Start of Information provided
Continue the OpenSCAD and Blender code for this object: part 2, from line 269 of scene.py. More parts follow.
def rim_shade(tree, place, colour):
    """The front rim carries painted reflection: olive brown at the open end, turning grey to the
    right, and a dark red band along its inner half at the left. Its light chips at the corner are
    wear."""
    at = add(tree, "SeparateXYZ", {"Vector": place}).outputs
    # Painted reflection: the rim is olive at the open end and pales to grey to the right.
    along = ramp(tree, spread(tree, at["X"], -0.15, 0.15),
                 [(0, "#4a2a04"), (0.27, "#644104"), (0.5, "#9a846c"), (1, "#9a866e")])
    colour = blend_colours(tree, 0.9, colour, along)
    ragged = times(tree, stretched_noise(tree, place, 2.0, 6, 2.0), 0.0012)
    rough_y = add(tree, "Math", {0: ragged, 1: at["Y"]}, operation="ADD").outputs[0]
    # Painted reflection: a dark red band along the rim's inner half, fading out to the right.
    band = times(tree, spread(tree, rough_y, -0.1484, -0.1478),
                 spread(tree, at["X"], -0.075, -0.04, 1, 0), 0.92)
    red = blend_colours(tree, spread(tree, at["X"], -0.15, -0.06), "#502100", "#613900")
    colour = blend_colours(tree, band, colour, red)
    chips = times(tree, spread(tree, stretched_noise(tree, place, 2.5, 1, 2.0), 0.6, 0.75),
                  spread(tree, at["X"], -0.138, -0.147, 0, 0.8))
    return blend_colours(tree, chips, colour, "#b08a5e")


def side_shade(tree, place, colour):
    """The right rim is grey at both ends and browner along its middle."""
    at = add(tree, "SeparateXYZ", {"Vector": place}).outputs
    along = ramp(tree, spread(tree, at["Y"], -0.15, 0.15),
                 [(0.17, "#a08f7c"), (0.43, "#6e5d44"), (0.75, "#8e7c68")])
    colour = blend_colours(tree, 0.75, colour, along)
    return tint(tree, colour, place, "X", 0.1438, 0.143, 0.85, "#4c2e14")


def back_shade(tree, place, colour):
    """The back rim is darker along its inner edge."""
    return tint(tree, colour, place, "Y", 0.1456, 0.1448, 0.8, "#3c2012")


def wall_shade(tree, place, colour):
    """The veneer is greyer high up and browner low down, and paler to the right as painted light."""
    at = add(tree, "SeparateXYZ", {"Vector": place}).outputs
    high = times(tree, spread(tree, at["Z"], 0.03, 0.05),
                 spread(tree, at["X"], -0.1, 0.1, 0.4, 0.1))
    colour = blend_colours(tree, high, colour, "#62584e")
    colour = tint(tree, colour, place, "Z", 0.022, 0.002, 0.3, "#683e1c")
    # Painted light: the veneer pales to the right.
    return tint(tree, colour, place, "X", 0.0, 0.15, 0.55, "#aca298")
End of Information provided
### Exercise description
Reproduce the material in full, with no word added or dropped.

### Full output
Continue the OpenSCAD and Blender code for this object: part 2, from line 269 of scene.py. More parts follow.
def rim_shade(tree, place, colour):
    """The front rim carries painted reflection: olive brown at the open end, turning grey to the
    right, and a dark red band along its inner half at the left. Its light chips at the corner are
    wear."""
    at = add(tree, "SeparateXYZ", {"Vector": place}).outputs
    # Painted reflection: the rim is olive at the open end and pales to grey to the right.
    along = ramp(tree, spread(tree, at["X"], -0.15, 0.15),
                 [(0, "#4a2a04"), (0.27, "#644104"), (0.5, "#9a846c"), (1, "#9a866e")])
    colour = blend_colours(tree, 0.9, colour, along)
    ragged = times(tree, stretched_noise(tree, place, 2.0, 6, 2.0), 0.0012)
    rough_y = add(tree, "Math", {0: ragged, 1: at["Y"]}, operation="ADD").outputs[0]
    # Painted reflection: a dark red band along the rim's inner half, fading out to the right.
    band = times(tree, spread(tree, rough_y, -0.1484, -0.1478),
                 spread(tree, at["X"], -0.075, -0.04, 1, 0), 0.92)
    red = blend_colours(tree, spread(tree, at["X"], -0.15, -0.06), "#502100", "#613900")
    colour = blend_colours(tree, band, colour, red)
    chips = times(tree, spread(tree, stretched_noise(tree, place, 2.5, 1, 2.0), 0.6, 0.75),
                  spread(tree, at["X"], -0.138, -0.147, 0, 0.8))
    return blend_colours(tree, chips, colour, "#b08a5e")


def side_shade(tree, place, colour):
    """The right rim is grey at both ends and browner along its middle."""
    at = add(tree, "SeparateXYZ", {"Vector": place}).outputs
    along = ramp(tree, spread(tree, at["Y"], -0.15, 0.15),
                 [(0.17, "#a08f7c"), (0.43, "#6e5d44"), (0.75, "#8e7c68")])
    colour = blend_colours(tree, 0.75, colour, along)
    return tint(tree, colour, place, "X", 0.1438, 0.143, 0.85, "#4c2e14")


def back_shade(tree, place, colour):
    """The back rim is darker along its inner edge."""
    return tint(tree, colour, place, "Y", 0.1456, 0.1448, 0.8, "#3c2012")


def wall_shade(tree, place, colour):
    """The veneer is greyer high up and browner low down, and paler to the right as painted light."""
    at = add(tree, "SeparateXYZ", {"Vector": place}).outputs
    high = times(tree, spread(tree, at["Z"], 0.03, 0.05),
                 spread(tree, at["X"], -0.1, 0.1, 0.4, 0.1))
    colour = blend_colours(tree, high, colour, "#62584e")
    colour = tint(tree, colour, place, "Z", 0.022, 0.002, 0.3, "#683e1c")
    # Painted light: the veneer pales to the right.
    return tint(tree, colour, place, "X", 0.0, 0.15, 0.55, "#aca298")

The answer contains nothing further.